**** Data rows
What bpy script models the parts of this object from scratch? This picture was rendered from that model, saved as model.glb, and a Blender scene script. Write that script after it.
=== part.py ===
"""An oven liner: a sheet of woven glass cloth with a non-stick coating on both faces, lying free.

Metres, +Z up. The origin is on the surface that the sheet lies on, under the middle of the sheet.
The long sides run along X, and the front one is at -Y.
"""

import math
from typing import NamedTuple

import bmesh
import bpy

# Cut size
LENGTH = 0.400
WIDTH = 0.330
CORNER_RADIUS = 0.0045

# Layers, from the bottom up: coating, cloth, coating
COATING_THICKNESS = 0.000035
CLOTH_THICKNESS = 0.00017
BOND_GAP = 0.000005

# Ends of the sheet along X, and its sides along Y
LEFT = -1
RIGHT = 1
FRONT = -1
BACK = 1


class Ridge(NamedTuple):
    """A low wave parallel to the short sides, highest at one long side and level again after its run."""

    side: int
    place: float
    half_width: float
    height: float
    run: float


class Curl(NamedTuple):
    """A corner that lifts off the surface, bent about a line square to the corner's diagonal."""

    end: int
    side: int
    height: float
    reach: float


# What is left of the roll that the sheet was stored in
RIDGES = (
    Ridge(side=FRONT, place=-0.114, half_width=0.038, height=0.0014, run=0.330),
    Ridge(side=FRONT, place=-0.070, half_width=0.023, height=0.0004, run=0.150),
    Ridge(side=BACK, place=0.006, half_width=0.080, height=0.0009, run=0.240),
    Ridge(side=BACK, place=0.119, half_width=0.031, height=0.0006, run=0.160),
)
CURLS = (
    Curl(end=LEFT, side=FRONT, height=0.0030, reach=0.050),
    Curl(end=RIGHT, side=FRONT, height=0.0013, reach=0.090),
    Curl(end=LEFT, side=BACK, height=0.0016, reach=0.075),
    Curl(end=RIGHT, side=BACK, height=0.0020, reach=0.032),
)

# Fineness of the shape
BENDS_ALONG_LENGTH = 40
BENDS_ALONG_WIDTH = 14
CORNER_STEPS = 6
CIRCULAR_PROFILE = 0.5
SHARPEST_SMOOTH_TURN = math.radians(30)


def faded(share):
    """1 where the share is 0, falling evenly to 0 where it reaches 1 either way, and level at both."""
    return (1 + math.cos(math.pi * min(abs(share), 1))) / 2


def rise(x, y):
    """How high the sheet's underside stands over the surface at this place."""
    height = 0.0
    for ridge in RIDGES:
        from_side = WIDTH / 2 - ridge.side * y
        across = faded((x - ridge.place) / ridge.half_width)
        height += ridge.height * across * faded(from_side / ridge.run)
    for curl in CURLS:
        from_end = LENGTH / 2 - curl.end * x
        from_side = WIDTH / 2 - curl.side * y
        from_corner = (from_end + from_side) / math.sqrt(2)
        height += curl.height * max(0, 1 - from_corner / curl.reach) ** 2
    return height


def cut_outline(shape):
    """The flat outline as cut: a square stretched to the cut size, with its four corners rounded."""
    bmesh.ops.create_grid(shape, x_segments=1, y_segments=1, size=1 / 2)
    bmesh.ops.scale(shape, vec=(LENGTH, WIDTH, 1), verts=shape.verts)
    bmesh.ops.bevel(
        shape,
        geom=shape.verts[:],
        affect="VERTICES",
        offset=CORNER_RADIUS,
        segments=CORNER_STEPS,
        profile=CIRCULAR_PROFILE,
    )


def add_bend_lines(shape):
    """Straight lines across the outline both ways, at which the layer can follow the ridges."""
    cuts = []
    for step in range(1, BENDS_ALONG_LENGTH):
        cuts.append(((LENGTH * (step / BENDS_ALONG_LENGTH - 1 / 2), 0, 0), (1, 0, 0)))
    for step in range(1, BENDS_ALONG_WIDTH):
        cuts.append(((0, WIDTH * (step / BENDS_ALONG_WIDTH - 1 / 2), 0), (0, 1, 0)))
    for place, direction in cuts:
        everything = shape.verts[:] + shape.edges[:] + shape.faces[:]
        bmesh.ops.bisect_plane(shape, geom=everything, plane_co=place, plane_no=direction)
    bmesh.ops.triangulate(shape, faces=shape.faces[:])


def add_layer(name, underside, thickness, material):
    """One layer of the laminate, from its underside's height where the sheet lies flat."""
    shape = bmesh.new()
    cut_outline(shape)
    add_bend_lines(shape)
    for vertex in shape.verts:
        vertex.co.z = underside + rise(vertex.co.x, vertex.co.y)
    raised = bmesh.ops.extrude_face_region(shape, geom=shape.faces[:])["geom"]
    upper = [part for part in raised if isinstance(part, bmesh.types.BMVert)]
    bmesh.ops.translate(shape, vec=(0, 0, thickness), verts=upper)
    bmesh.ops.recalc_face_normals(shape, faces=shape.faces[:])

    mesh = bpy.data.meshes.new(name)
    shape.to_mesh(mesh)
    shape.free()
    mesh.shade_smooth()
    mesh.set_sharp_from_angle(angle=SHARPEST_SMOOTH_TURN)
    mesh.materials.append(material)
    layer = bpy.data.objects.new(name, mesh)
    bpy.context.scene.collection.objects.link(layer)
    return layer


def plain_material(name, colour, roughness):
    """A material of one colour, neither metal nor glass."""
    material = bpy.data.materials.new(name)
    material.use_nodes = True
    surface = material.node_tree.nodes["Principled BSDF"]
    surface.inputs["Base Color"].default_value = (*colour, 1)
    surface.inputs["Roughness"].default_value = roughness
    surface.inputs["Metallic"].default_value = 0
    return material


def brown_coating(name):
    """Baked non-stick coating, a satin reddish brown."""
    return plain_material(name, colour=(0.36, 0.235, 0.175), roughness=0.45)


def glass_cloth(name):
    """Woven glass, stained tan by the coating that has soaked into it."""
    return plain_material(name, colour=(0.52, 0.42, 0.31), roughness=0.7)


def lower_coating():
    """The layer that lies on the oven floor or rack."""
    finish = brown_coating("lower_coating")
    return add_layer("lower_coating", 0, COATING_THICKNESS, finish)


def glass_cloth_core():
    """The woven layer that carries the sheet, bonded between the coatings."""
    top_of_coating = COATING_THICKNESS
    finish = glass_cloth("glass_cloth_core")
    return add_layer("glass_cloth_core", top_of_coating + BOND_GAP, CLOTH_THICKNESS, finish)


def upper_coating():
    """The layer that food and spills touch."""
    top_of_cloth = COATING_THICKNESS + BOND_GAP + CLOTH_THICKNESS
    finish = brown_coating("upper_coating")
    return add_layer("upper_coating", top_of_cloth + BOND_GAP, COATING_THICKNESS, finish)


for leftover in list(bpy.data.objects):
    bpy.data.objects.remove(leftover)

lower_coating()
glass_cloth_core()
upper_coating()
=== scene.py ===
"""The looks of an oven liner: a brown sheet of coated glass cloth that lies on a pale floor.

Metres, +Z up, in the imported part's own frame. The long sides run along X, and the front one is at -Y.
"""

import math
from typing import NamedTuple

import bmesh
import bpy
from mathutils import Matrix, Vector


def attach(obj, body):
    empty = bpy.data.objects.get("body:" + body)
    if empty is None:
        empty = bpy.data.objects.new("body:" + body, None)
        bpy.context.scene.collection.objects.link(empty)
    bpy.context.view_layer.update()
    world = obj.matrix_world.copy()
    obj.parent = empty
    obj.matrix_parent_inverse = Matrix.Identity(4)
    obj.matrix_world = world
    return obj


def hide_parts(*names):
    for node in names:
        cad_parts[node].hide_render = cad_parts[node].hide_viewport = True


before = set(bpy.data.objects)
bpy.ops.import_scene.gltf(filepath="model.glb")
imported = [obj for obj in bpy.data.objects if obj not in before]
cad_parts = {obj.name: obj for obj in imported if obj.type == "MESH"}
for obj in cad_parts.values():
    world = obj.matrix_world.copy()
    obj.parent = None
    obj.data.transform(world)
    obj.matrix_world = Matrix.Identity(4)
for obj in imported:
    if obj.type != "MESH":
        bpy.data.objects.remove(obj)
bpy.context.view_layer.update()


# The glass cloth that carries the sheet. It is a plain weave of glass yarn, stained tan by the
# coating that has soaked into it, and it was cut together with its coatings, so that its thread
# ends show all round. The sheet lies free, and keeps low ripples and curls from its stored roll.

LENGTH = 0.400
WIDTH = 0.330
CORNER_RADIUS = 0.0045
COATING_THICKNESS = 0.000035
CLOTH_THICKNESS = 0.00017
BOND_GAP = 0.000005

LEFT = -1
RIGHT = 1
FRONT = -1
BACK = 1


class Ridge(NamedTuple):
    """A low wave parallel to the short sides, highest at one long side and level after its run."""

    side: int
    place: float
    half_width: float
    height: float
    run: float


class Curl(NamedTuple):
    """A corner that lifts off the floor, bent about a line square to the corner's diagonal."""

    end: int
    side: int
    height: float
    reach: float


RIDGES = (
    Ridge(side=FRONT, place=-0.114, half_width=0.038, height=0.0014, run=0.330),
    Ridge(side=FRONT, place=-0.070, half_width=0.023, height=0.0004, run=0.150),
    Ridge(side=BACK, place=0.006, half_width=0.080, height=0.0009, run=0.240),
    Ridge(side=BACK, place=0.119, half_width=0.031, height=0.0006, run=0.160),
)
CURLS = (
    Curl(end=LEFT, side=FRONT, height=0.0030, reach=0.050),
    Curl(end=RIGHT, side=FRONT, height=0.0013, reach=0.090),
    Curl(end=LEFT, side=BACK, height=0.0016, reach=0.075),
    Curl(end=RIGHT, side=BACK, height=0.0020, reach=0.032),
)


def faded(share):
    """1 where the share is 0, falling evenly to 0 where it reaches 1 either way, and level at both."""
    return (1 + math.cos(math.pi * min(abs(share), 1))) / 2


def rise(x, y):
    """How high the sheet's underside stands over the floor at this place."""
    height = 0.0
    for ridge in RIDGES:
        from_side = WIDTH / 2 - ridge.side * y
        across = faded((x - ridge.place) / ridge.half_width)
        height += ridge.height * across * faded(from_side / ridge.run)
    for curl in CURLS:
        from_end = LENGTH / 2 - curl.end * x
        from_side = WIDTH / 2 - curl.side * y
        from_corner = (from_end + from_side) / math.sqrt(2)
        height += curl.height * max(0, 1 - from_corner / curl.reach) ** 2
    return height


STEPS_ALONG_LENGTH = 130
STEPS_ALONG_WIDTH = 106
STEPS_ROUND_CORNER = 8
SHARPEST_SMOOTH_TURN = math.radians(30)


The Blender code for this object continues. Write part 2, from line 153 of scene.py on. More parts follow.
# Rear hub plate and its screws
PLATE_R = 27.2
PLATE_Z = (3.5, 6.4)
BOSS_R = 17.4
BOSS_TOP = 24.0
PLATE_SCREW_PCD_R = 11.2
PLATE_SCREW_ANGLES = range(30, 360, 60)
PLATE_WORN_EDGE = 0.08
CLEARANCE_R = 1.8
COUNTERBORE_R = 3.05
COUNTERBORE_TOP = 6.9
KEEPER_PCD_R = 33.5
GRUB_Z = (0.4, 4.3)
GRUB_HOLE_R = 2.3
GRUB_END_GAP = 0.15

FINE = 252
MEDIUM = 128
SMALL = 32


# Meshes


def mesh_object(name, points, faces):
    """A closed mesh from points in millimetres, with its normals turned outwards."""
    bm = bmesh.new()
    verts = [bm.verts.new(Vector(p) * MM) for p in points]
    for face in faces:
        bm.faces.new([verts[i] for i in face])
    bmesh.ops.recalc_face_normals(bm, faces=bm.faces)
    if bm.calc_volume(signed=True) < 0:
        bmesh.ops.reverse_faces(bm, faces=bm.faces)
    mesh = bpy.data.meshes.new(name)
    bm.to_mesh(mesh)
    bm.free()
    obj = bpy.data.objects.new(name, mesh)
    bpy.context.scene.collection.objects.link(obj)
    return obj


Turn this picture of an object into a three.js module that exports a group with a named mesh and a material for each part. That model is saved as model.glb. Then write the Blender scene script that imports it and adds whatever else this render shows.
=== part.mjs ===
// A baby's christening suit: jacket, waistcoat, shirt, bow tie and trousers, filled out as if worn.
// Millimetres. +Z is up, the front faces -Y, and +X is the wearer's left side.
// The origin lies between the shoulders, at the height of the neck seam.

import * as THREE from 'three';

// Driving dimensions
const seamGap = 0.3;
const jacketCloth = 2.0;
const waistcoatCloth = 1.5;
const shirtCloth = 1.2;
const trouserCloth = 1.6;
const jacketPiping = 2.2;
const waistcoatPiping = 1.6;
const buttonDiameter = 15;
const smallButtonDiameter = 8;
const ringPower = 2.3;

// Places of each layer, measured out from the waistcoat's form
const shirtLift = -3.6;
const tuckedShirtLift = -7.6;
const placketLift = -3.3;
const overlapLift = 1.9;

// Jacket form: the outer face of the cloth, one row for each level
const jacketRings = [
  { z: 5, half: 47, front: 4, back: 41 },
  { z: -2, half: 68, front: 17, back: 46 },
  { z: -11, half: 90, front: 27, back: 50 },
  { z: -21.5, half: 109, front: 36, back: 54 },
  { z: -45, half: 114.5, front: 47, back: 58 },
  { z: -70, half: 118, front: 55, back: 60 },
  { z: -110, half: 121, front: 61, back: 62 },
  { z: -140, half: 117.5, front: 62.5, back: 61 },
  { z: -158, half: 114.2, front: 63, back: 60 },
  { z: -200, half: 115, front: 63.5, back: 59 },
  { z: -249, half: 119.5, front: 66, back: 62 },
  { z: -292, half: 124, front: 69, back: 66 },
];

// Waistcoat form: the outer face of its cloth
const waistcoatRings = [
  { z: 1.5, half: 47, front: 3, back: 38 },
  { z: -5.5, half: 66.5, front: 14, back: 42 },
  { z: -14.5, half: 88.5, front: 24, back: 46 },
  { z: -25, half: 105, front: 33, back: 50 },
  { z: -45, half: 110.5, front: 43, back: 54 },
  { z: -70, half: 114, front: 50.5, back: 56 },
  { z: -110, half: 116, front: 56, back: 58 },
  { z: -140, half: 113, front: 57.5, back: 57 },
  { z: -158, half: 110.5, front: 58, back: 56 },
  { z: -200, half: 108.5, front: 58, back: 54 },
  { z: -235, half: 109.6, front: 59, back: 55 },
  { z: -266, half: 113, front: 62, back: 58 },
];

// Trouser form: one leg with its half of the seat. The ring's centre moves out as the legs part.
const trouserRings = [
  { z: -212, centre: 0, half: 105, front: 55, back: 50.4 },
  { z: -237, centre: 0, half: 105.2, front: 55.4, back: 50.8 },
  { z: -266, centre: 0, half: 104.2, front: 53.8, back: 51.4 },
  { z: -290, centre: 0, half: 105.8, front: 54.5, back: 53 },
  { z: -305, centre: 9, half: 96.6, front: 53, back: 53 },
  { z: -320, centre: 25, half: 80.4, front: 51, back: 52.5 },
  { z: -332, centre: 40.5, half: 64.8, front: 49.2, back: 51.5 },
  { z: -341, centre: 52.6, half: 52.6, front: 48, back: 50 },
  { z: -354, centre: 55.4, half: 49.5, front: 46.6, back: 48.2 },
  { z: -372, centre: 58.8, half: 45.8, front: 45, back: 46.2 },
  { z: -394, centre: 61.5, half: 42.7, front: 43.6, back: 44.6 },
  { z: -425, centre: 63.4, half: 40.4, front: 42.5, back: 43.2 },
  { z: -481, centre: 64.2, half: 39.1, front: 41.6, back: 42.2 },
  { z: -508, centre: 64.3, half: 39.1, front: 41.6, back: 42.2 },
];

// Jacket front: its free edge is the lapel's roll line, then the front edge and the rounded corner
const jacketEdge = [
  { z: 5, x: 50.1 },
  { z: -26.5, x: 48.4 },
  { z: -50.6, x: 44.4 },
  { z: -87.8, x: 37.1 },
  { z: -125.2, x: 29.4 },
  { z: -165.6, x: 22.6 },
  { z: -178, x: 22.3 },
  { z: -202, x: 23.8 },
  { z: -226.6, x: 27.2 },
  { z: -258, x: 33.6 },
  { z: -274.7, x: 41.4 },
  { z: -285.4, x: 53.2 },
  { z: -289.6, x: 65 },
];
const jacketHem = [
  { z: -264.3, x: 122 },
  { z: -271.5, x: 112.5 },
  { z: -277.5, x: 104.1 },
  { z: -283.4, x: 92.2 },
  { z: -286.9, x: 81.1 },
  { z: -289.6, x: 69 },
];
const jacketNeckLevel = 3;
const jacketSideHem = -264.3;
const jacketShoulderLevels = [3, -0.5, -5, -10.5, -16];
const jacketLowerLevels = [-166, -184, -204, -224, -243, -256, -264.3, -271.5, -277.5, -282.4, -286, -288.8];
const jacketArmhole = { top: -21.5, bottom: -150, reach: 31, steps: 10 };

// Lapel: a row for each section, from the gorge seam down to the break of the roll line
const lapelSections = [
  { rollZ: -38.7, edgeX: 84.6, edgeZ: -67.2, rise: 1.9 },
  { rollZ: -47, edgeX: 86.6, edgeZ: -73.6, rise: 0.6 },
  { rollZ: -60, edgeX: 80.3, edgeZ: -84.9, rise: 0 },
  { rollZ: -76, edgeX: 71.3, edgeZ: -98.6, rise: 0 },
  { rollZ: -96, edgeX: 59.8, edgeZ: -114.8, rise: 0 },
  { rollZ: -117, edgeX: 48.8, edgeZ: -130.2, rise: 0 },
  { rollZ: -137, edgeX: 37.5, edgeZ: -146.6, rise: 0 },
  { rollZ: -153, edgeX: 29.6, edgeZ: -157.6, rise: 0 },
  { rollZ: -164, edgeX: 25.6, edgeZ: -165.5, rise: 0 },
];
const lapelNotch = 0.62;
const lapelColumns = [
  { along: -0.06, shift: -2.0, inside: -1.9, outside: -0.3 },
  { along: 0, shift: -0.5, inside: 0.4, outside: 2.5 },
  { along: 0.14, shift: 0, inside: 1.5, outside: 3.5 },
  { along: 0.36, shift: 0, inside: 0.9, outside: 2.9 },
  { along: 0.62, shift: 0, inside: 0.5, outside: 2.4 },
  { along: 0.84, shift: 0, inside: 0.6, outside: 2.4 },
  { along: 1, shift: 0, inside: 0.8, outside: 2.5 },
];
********
> **Problem**: Provide an exact reproduction of only those lines that start at the line containing "BOND_GAP, CLOTH_THICKNESS, finish)" and end at the line containing "from mathutils import Matrix, Vector", inclusive.

> **Result**:
    return add_layer("glass_cloth_core", top_of_coating + BOND_GAP, CLOTH_THICKNESS, finish)


def upper_coating():
    """The layer that food and spills touch."""
    top_of_cloth = COATING_THICKNESS + BOND_GAP + CLOTH_THICKNESS
    finish = brown_coating("upper_coating")
    return add_layer("upper_coating", top_of_cloth + BOND_GAP, COATING_THICKNESS, finish)


for leftover in list(bpy.data.objects):
    bpy.data.objects.remove(leftover)

lower_coating()
glass_cloth_core()
upper_coating()
=== scene.py ===
"""The looks of an oven liner: a brown sheet of coated glass cloth that lies on a pale floor.

Metres, +Z up, in the imported part's own frame. The long sides run along X, and the front one is at -Y.
"""

import math
from typing import NamedTuple

import bmesh
import bpy
from mathutils import Matrix, Vector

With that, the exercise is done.